**The request:**
Make an exact copy of the lines below.

**Information provided:**
★ ★ ★ ★ ★

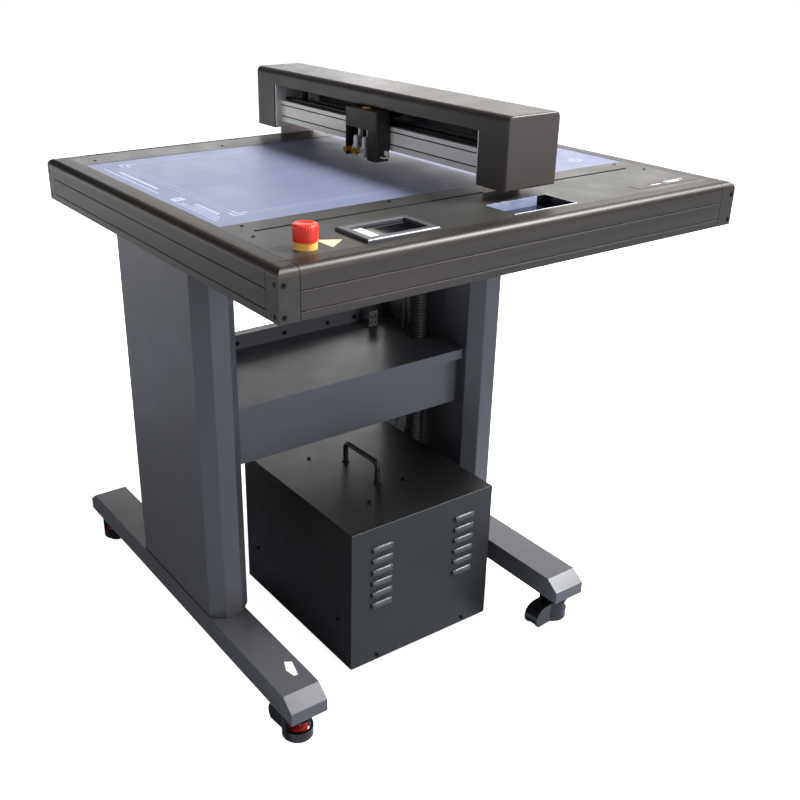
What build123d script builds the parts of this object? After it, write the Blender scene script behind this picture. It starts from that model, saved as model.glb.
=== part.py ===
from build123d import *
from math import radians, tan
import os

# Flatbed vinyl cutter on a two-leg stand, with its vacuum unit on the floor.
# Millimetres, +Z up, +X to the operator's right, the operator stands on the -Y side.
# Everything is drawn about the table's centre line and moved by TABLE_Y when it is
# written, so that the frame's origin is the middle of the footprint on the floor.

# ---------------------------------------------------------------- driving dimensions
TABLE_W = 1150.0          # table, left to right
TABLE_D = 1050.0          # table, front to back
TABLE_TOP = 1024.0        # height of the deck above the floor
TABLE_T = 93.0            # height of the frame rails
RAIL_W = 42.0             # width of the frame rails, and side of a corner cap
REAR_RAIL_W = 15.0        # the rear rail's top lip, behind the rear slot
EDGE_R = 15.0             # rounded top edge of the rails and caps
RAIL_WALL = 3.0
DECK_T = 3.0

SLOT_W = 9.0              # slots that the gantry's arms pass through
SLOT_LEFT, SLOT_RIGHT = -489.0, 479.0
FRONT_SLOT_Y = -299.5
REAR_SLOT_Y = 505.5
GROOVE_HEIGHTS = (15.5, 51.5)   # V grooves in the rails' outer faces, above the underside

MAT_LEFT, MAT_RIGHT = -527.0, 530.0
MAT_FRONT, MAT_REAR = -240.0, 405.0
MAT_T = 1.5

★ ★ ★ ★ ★

**Solution below:**
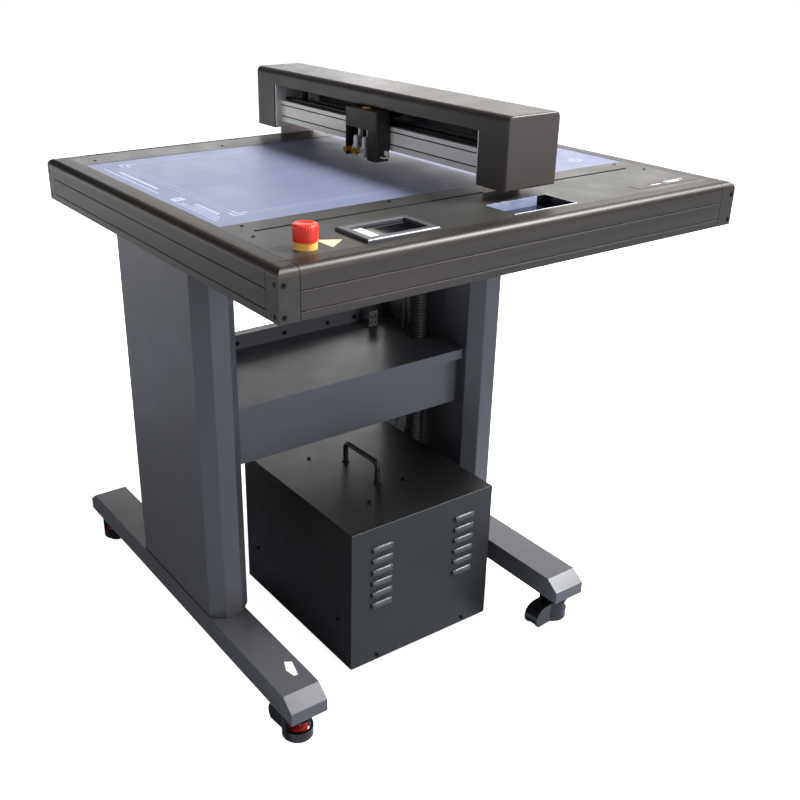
What build123d script builds the parts of this object? After it, write the Blender scene script behind this picture. It starts from that model, saved as model.glb.
=== part.py ===
from build123d import *
from math import radians, tan
import os

# Flatbed vinyl cutter on a two-leg stand, with its vacuum unit on the floor.
# Millimetres, +Z up, +X to the operator's right, the operator stands on the -Y side.
# Everything is drawn about the table's centre line and moved by TABLE_Y when it is
# written, so that the frame's origin is the middle of the footprint on the floor.

# ---------------------------------------------------------------- driving dimensions
TABLE_W = 1150.0          # table, left to right
TABLE_D = 1050.0          # table, front to back
TABLE_TOP = 1024.0        # height of the deck above the floor
TABLE_T = 93.0            # height of the frame rails
RAIL_W = 42.0             # width of the frame rails, and side of a corner cap
REAR_RAIL_W = 15.0        # the rear rail's top lip, behind the rear slot
EDGE_R = 15.0             # rounded top edge of the rails and caps
RAIL_WALL = 3.0
DECK_T = 3.0

SLOT_W = 9.0              # slots that the gantry's arms pass through
SLOT_LEFT, SLOT_RIGHT = -489.0, 479.0
FRONT_SLOT_Y = -299.5
REAR_SLOT_Y = 505.5
GROOVE_HEIGHTS = (15.5, 51.5)   # V grooves in the rails' outer faces, above the underside

MAT_LEFT, MAT_RIGHT = -527.0, 530.0
MAT_FRONT, MAT_REAR = -240.0, 405.0
MAT_T = 1.5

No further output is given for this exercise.